**** DATA BLOCK ****

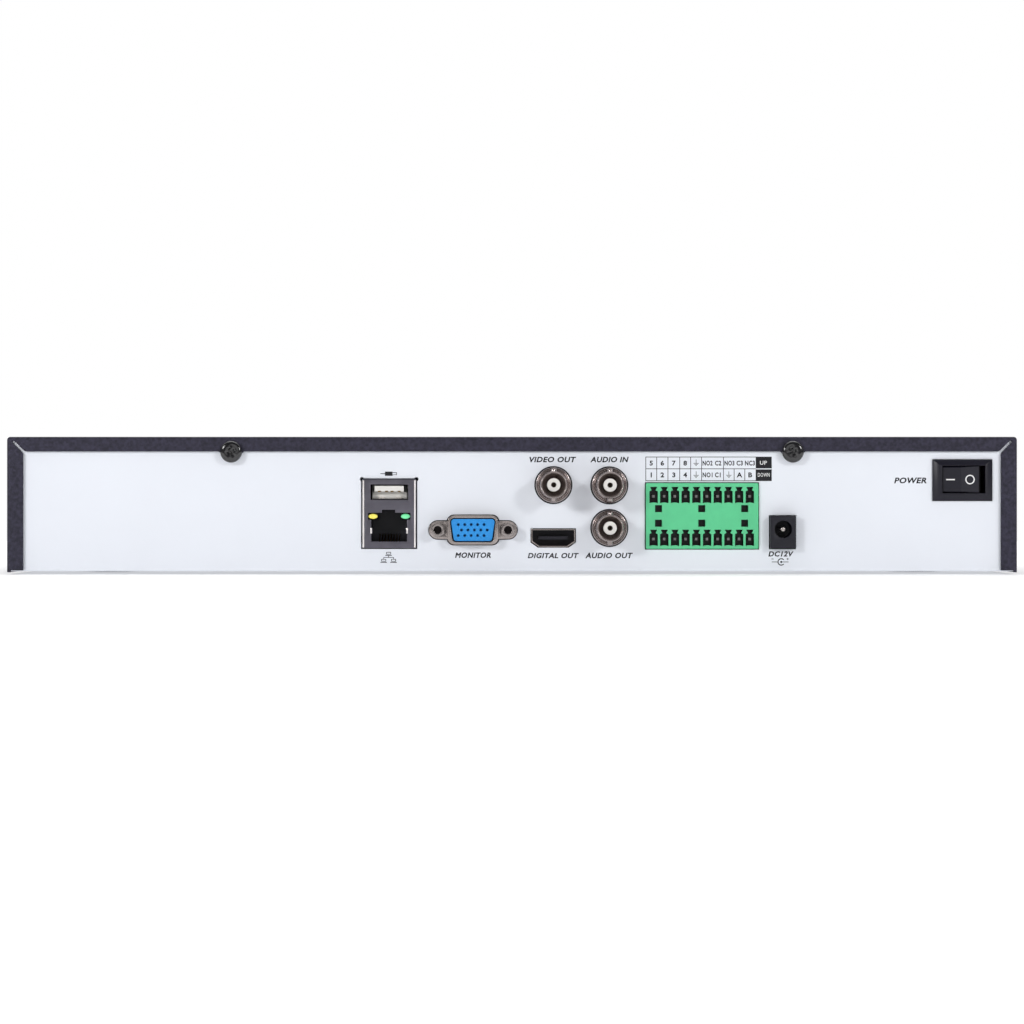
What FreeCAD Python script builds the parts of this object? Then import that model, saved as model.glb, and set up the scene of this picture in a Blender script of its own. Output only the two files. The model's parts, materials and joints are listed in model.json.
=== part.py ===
import FreeCAD, Part
import math
import os

# A one-unit-high surveillance video recorder: a folded steel tray with the connector
# panel at its rear, a slide-on steel cover, a plastic front, and the works inside.
#
# Everything is drawn in panel coordinates: x from the middle of the case, y inwards from
# the outer face of the rear panel, z up from the underside of the tray. save() moves it
# into the part's frame, whose origin is the middle of the bottom of the whole box.

V = FreeCAD.Vector
X_AXIS = V(1, 0, 0)
Y_AXIS = V(0, 1, 0)
Z_AXIS = V(0, 0, 1)

# Driving dimensions, in millimetres
body_width = 360.0
body_height = 48.0
body_depth = 255.0
foot_height = 1.0
jack_reach = 13.0
cover_skin = 1.0
tray_skin = 1.0
gap = 0.3
fascia_depth = 10.0
fascia_skin = 2.5

half_width = body_width / 2
cover_back = -(cover_skin + gap)
front_face = body_depth + cover_back
panel_y = (jack_reach - front_face) / 2
fascia_back = front_face - fascia_depth
cover_front = fascia_back - gap
tray_half = half_width - cover_skin - gap
tray_top = body_height - cover_skin - gap
tray_in = tray_half - tray_skin
wall_front = fascia_back - tray_skin

# Cover's folded rear edge
flange_inner_x = 174.15
flange_low_z = 42.75
flange_foot_z = 0.4
tab_x = 100.0
tab_r = 3.85
tab_root_r = 1.2
mitre_gap = 0.9
mitre_reach = 5.2
mitre_end_r = 1.8
cover_bend_r = 1.2
cover_foot_z = -0.3
cover_screw_z = 42.6
m3_r = 1.45
m3_hole_r = 1.8
pan_head_r = 2.9
pan_head_height = 1.9

# Main board and what stands on it
board_under_z = 6.5
board_top_z = 8.1
board_x = (-62.0, 112.0)
board_y = (1.6, 121.6)
board_screw_x = (-58.0, 25.0, 108.0)
board_screw_y = (40.0, 117.0)
board_screw_length = 5.5
pillar_r = 2.8
sink_size = 40.0
fin_count = 11
fin_pitch = 3.85
fin_thick = 1.3
cpu_size = 23.0
cpu_height = 1.8
memory_x = -24.0
memory_y = (48.0, 64.0, 80.0, 96.0)
capacitor_rs = (4.0, 4.0, 4.0, 3.15, 3.15)
capacitor_y = 48.0
capacitor_pitch = 9.5
capacitor_height = 11.5
coil_x = (68.0, 84.0)
coil_y = 64.0
coil_size = 12.0
relay_x = (54.0, 67.6, 81.2)
relay_y = (22.0, 38.0)
relay_height = 11.5
cpu_mid = (14.0, 72.0)
cell_mid = (62.0, 92.0)
buzzer_mid = (-45.0, 100.0)
plug_z = (board_top_z, board_top_z + 7.9)
cable_z = 12.0
data_plug_x = 5.0
power_plug_x = 45.0
drive_lead_y = (150.0, 170.0)
lead_plug = 8.5

# Rear connectors, left to right as seen from behind
net_x = (-53.5, -34.1)
net_z = (8.3, 32.9)
net_mid = (net_x[0] + net_x[1]) / 2
net_out = 0.8
net_depth = 24.0
net_skin = 0.3
usb_mouth = ((-50.4, -37.0), (25.6, 31.0))
lan_mouth = ((-50.15, -37.4), (10.7, 20.9))
lan_latch = ((-46.3, -41.65), (20.9, 21.9))
lan_depth = 12.0
lan_wire_pitch = 1.02
usb_contact_dx = (-3.5, -1.0, 1.0, 3.5)
lan_lamp_z = (18.5, 20.9)
lan_lamp_x = ((-51.3, -47.7), (-39.8, -36.2))
monitor_mid = (-13.9, 14.8)
monitor_screw_dx = 12.495
monitor_ear_r = 3.2
monitor_reach = 5.5
monitor_pin_pitch = 2.29
monitor_row_pitch = 1.95
dig_x = (6.9, 22.5)
dig_z = (8.8, 15.1)
coax_mids = ((14.76, 30.8), (34.7, 30.7), (34.7, 15.5))
coax_collar_r = 6.35
coax_hole_r = 6.8
coax_barrel_r = 4.8
coax_bore_r = 4.1
term_x = (47.7, 87.8)
term_z = (8.1, 31.5)
term_out = 1.0
term_depth = 9.0
term_pitch = 3.81
term_ways = 10
term_mid = 67.6
term_pin_z = (11.55, 26.8)
term_peg_x = (52.2, 67.6, 82.9)
term_peg_z = (17.2, 22.4)
dc_x = (91.9, 101.0)
dc_z = (8.2, 19.8)
dc_hole = (96.45, 15.05)
dc_out = 4.0
switch_mid = (160.5, 32.55)
switch_bezel = (21.4, 14.9)
switch_bezel_edge = 0.7
switch_bezel_crown = (16.2, 10.7)
switch_mouth = ((153.25, 168.5), (27.9, 37.7))
switch_body = (19.2, 13.2)
switch_out = 2.0
switch_depth = 16.0
rocker_pivot_y = 2.8
rocker_half = 6.35
rocker_rest_deg = -12.0

# Hard drive, fan and feet
drive_x = (-168.0, -21.0)
drive_y = (132.0, 233.6)
drive_z = (4.0, 30.1)
platter_r = 47.5
platter_z = (13.0, 20.0)
platter_thick = 1.27
post_r = 3.0
post_bore_r = 3.06
spindle = (-117.0, 182.8)
arm_pivot = (-57.0, 168.0)
arm_rest_deg = 113.0
fan_size = 40.0
fan_thick = 10.0
fan_mid = (60.0, 23.0)
fan_screw_reach = (-16.0, 16.0)
fan_hub_r = 8.6
blade_count = 7
blade_pitch_deg = 42.0
fan_duct_r = 18.8
fan_x = (-tray_in, -tray_in + fan_thick)
vent_y = [fan_mid[0] + 6.0 * (i - 4) for i in range(9)]
vent_z = (12.0, 34.0)
foot_x = 150.0
foot_y = (62.0, 215.0)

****

■ **GIVEN INSTRUCTION**:
Give the listing again, word for word.

■ **SOLUTION FOR THIS EXERCISE**:
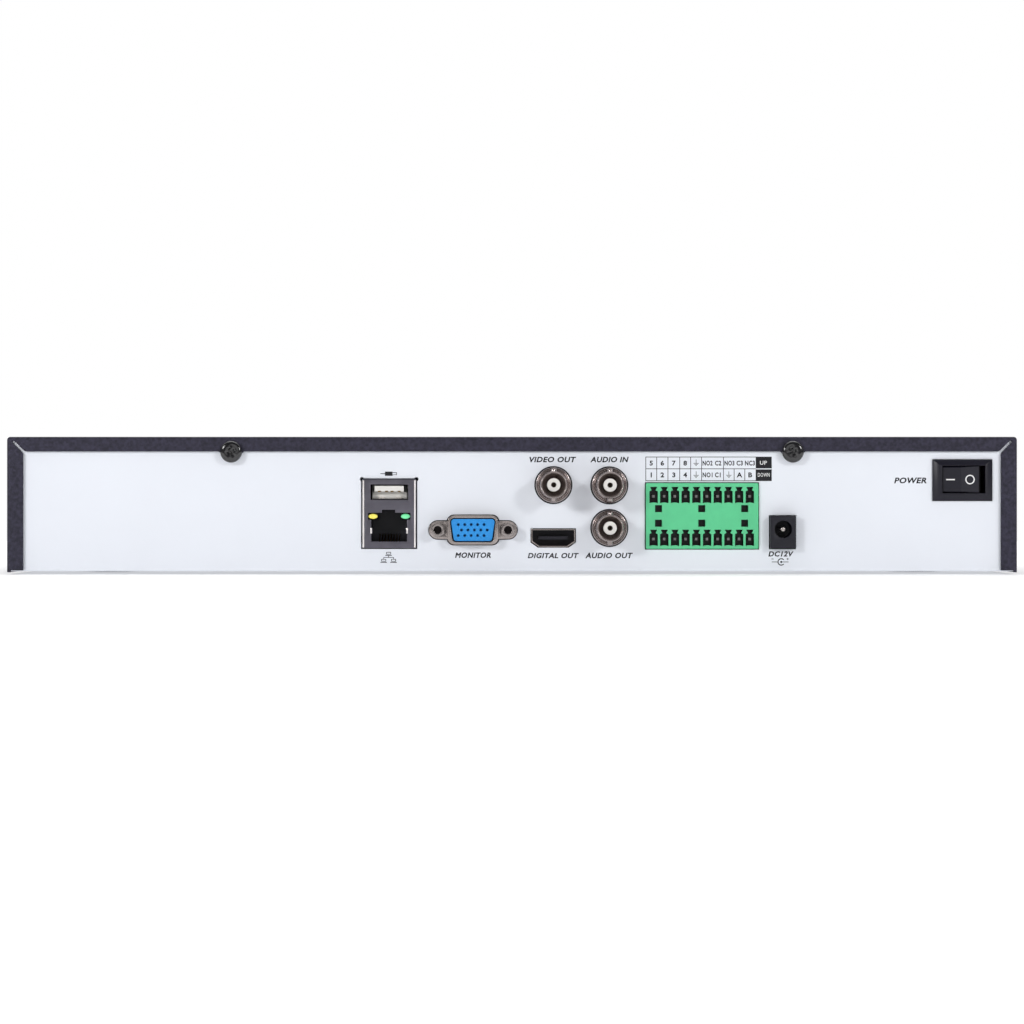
What FreeCAD Python script builds the parts of this object? Then import that model, saved as model.glb, and set up the scene of this picture in a Blender script of its own. Output only the two files. The model's parts, materials and joints are listed in model.json.
=== part.py ===
import FreeCAD, Part
import math
import os

# A one-unit-high surveillance video recorder: a folded steel tray with the connector
# panel at its rear, a slide-on steel cover, a plastic front, and the works inside.
#
# Everything is drawn in panel coordinates: x from the middle of the case, y inwards from
# the outer face of the rear panel, z up from the underside of the tray. save() moves it
# into the part's frame, whose origin is the middle of the bottom of the whole box.

V = FreeCAD.Vector
X_AXIS = V(1, 0, 0)
Y_AXIS = V(0, 1, 0)
Z_AXIS = V(0, 0, 1)

# Driving dimensions, in millimetres
body_width = 360.0
body_height = 48.0
body_depth = 255.0
foot_height = 1.0
jack_reach = 13.0
cover_skin = 1.0
tray_skin = 1.0
gap = 0.3
fascia_depth = 10.0
fascia_skin = 2.5

half_width = body_width / 2
cover_back = -(cover_skin + gap)
front_face = body_depth + cover_back
panel_y = (jack_reach - front_face) / 2
fascia_back = front_face - fascia_depth
cover_front = fascia_back - gap
tray_half = half_width - cover_skin - gap
tray_top = body_height - cover_skin - gap
tray_in = tray_half - tray_skin
wall_front = fascia_back - tray_skin

# Cover's folded rear edge
flange_inner_x = 174.15
flange_low_z = 42.75
flange_foot_z = 0.4
tab_x = 100.0
tab_r = 3.85
tab_root_r = 1.2
mitre_gap = 0.9
mitre_reach = 5.2
mitre_end_r = 1.8
cover_bend_r = 1.2
cover_foot_z = -0.3
cover_screw_z = 42.6
m3_r = 1.45
m3_hole_r = 1.8
pan_head_r = 2.9
pan_head_height = 1.9

# Main board and what stands on it
board_under_z = 6.5
board_top_z = 8.1
board_x = (-62.0, 112.0)
board_y = (1.6, 121.6)
board_screw_x = (-58.0, 25.0, 108.0)
board_screw_y = (40.0, 117.0)
board_screw_length = 5.5
pillar_r = 2.8
sink_size = 40.0
fin_count = 11
fin_pitch = 3.85
fin_thick = 1.3
cpu_size = 23.0
cpu_height = 1.8
memory_x = -24.0
memory_y = (48.0, 64.0, 80.0, 96.0)
capacitor_rs = (4.0, 4.0, 4.0, 3.15, 3.15)
capacitor_y = 48.0
capacitor_pitch = 9.5
capacitor_height = 11.5
coil_x = (68.0, 84.0)
coil_y = 64.0
coil_size = 12.0
relay_x = (54.0, 67.6, 81.2)
relay_y = (22.0, 38.0)
relay_height = 11.5
cpu_mid = (14.0, 72.0)
cell_mid = (62.0, 92.0)
buzzer_mid = (-45.0, 100.0)
plug_z = (board_top_z, board_top_z + 7.9)
cable_z = 12.0
data_plug_x = 5.0
power_plug_x = 45.0
drive_lead_y = (150.0, 170.0)
lead_plug = 8.5

# Rear connectors, left to right as seen from behind
net_x = (-53.5, -34.1)
net_z = (8.3, 32.9)
net_mid = (net_x[0] + net_x[1]) / 2
net_out = 0.8
net_depth = 24.0
net_skin = 0.3
usb_mouth = ((-50.4, -37.0), (25.6, 31.0))
lan_mouth = ((-50.15, -37.4), (10.7, 20.9))
lan_latch = ((-46.3, -41.65), (20.9, 21.9))
lan_depth = 12.0
lan_wire_pitch = 1.02
usb_contact_dx = (-3.5, -1.0, 1.0, 3.5)
lan_lamp_z = (18.5, 20.9)
lan_lamp_x = ((-51.3, -47.7), (-39.8, -36.2))
monitor_mid = (-13.9, 14.8)
monitor_screw_dx = 12.495
monitor_ear_r = 3.2
monitor_reach = 5.5
monitor_pin_pitch = 2.29
monitor_row_pitch = 1.95
dig_x = (6.9, 22.5)
dig_z = (8.8, 15.1)
coax_mids = ((14.76, 30.8), (34.7, 30.7), (34.7, 15.5))
coax_collar_r = 6.35
coax_hole_r = 6.8
coax_barrel_r = 4.8
coax_bore_r = 4.1
term_x = (47.7, 87.8)
term_z = (8.1, 31.5)
term_out = 1.0
term_depth = 9.0
term_pitch = 3.81
term_ways = 10
term_mid = 67.6
term_pin_z = (11.55, 26.8)
term_peg_x = (52.2, 67.6, 82.9)
term_peg_z = (17.2, 22.4)
dc_x = (91.9, 101.0)
dc_z = (8.2, 19.8)
dc_hole = (96.45, 15.05)
dc_out = 4.0
switch_mid = (160.5, 32.55)
switch_bezel = (21.4, 14.9)
switch_bezel_edge = 0.7
switch_bezel_crown = (16.2, 10.7)
switch_mouth = ((153.25, 168.5), (27.9, 37.7))
switch_body = (19.2, 13.2)
switch_out = 2.0
switch_depth = 16.0
rocker_pivot_y = 2.8
rocker_half = 6.35
rocker_rest_deg = -12.0

# Hard drive, fan and feet
drive_x = (-168.0, -21.0)
drive_y = (132.0, 233.6)
drive_z = (4.0, 30.1)
platter_r = 47.5
platter_z = (13.0, 20.0)
platter_thick = 1.27
post_r = 3.0
post_bore_r = 3.06
spindle = (-117.0, 182.8)
arm_pivot = (-57.0, 168.0)
arm_rest_deg = 113.0
fan_size = 40.0
fan_thick = 10.0
fan_mid = (60.0, 23.0)
fan_screw_reach = (-16.0, 16.0)
fan_hub_r = 8.6
blade_count = 7
blade_pitch_deg = 42.0
fan_duct_r = 18.8
fan_x = (-tray_in, -tray_in + fan_thick)
vent_y = [fan_mid[0] + 6.0 * (i - 4) for i in range(9)]
vent_z = (12.0, 34.0)
foot_x = 150.0
foot_y = (62.0, 215.0)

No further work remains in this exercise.